A guppy story

I have just returned from the aquarium shop, buying a little tank for the girls for Christmas. In due course, the little tank will be aglitter with jewel-like guppies, flashing their bright tails around. For now, it’s just a glass box with a bag of gravel, a filter, a cylinder of fish food and a plastic fern inside it. How complicated can that be? Verrrrry, let me tell you.

I haven’t kept pet fish since the Great Goldfish Slaughter of 1975, so I consider myself a novice. There is so much stuff to know about fish and their tanks: water temperature over 30 degrees can deprive them of oxygen, never replace more than a quarter of the tank water at a time, make sure you rinse the filter in tank water not tap water (that last bit is seriously confusing to me – ‘tap’ sounds like ‘tank’, right?).

We got there in the end: a dear little rectangular tank with a scatter of pebbles in natural hues; an attractive stone arch reminiscent of Durdle Door in Dorset; and just a tiny sprig of the aforementioned fern. No doubt the girls will soon be campaigning to redecorate with garish blue gravel and a piratical skull.

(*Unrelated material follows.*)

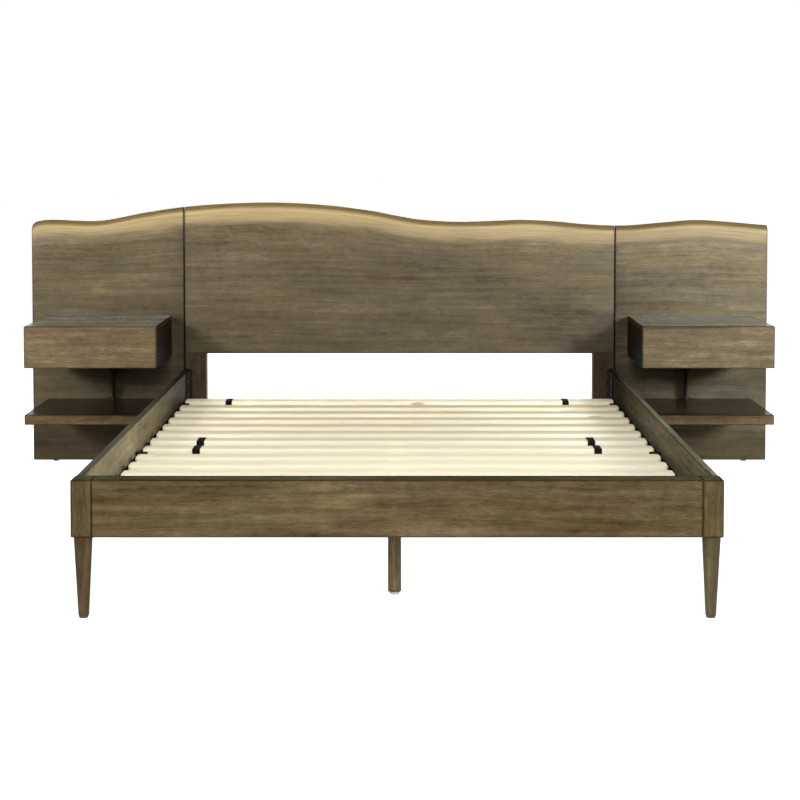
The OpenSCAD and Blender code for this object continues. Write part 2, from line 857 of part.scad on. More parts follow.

The tank exercise puts me in mind of the story about the dad who took his kids to the school fete. At the silent auction, the children won three goldfish, so later that day dad went out to a pet shop to buy an aquarium. He was pretty shocked by how expensive they were (you and me both, buddy), but in the corner of the shop he spotted a dusty, dirty, ex-display tank, complete with gravel and filter, for only ten dollars. Sold! He took the tank home and spent a couple of hours scrubbing and cleaning his bargain buy.

At first the three fish looked happy in their new home. But by the next morning one had died. On Monday morning there was a second casualty. The father called one of his mates who kept fish and asked him to come round and find out what the problem was. It didn’t take his friend long to figure it out: the father had scrubbed the tank with detergent, which is a real no-no for fish. In his enthusiasm, he had destroyed the lives he was trying to protect.

Sometimes even when we think we’re doing the right thing by the ones we love, our harsh treatment is more than they can bear. We may be using deadly detergents, like nagging, shouting, criticism or constant disapproval. We’re doing harm without even knowing it.

Most of us have heard of the Buddhist principle of avoiding violence, most often expressed in the phrase ‘do no harm’. In Western culture, we tend to think of ‘doing no harm’ in very limited terms, mostly to do with vegetarianism and stepping over ants rather than on them.

For parents, there are plenty of ways in which we can harm ourselves and our families without even realising it. Maybe today is a good day to think about a gentler way of living.